Boston College

Who will start at quarterback for Boston College at Syracuse? The coach isn’t saying

Timothy D. Easley
BC quarterback Dennis Grosel is sacked by Louisville's Ryheem Craig in the Eagles' 28-14 loss last Saturday.

Coming into the season, with Phil Jurkovec established as one of the best quarterbacks in the Atlantic Coast Conference, Boston College football coach Jeff Hafley never envisioned having to closely examine who should start at that position at any point.

When Jurkovec went down with a right hand injury in Week 2, seasoned backup Dennis Grosel was the obvious choice to replace him. Grosel played admirably in a familiar role, helping BC get to 4-0 for the first time since 2007 and average 41.3 points per game in the process.

Since ACC play began, however, that number has plummeted to 11.3, as BC has sputtered to an 0-3 record in the games that matter most. Of course, part of the dropoff can be attributed to the improved competition, but it’s no secret that BC has struggled offensively.


Hafley has stayed mum about who will start at quarterback against Syracuse (4-4, 1-3 ACC) Saturday at the Carrier Dome, but he did acknowledge that he took a hard look at the position. He wouldn’t divulge whether he decided on Grosel, Daelen Menard, Matthew Rueve, or Emmett Morehead, but he said he feels confident with the choice.

“I thought it would be a lot harder than it actually was, to be honest with you,” Hafley said.

Grosel has had plenty of success throughout his career and has proven fully capable of playing at a high level. But in ACC play this season, he is 61 of 111 (54.9 percent) for 646 yards, with two touchdowns and five interceptions.


Last Saturday, in a disheartening 28-14 road loss to Louisville, the Eagles started and finished strong offensively but went cold in the middle of the game. The defense caused four turnovers, yet the offense produced only 7 points off those takeaways. Louisville blitzed early and often, Grosel and his receivers had trouble connecting on deep balls, and three-and-outs were far too prevalent.

It’s quite possible that Hafley will stick with Grosel and the offense will mesh the way it did early in the year. If he does switch QBs, however, it would mean turning to a young and unproven option.


He described the redshirt sophomore Menard as someone who knows the scheme really well, the redshirt freshman Rueve as a player who processes really quickly, and the true freshman Morehead as someone with a really bright future.

Time will tell who gets the nod, but regardless, it’s clear there are several other factors at play outside of the quarterback position. The Eagles have acknowledged that they need to make their offensive approach less predictable and capitalize when opportunity arises.

Running back Alec Sinkfield, who scored his first BC touchdown against the Cardinals, said the Eagles have a great understanding of who they are.

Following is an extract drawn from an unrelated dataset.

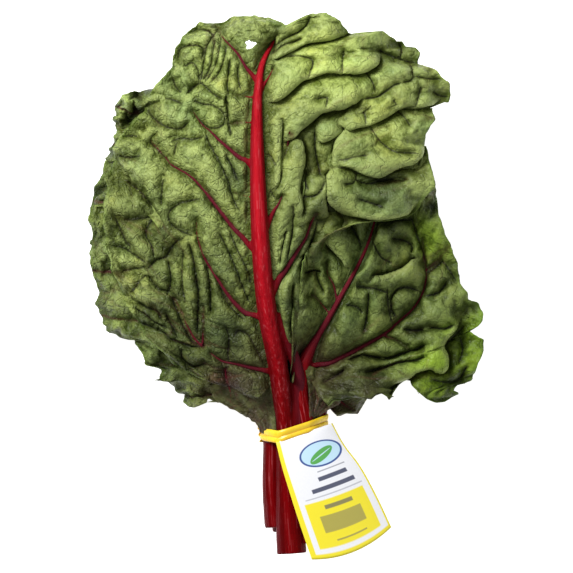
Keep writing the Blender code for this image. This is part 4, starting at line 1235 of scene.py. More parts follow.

“It’s not necessarily that we can’t score,” Sinkfield said. “It’s little things here, little things there. There’s not anything we have to drastically change or to completely find a new identity. We have our identity. We just have to perfect it.”

Tight end Joey Luchetti echoed those thoughts and said it all comes down to execution. He believes the Eagles have plenty of playmaking ability and simply need to eliminate mental errors and return to the basics.

“I think we need to all take a step back, look, and start from square one,” Luchetti said. “Everyone’s getting a little jumpy right now, because obviously we haven’t been scoring the ball like we wanted to.


“I think we all know that we’re almost there, and we all know it’s not a talent issue. We all have confidence. Just a couple things have to click and then we’ll be good.”

Keeping the offense on the field will be particularly important against a Syracuse team with one of the most dynamic running backs in the country in Sean Tucker and a mobile and physical quarterback in Garrett Shrader. The Orange boasts the ACC’s top rushing attack with 242 yards per game, and a BC defense that allowed 331 to Louisville a week ago will certainly be in for a challenge.


Hafley has plenty of respect for Tucker and Shrader, yet he said he’s not concerned about the Eagles’ run defense. He trusts his players to respond this week.

Hafley said it’s fine if his players are frustrated, because he is himself, but he doesn’t think it’s prudent for anyone to panic.

“Those who stick around, and those who get through this tough time with us, those are the real people,” Hafley said. “They will be rewarded.”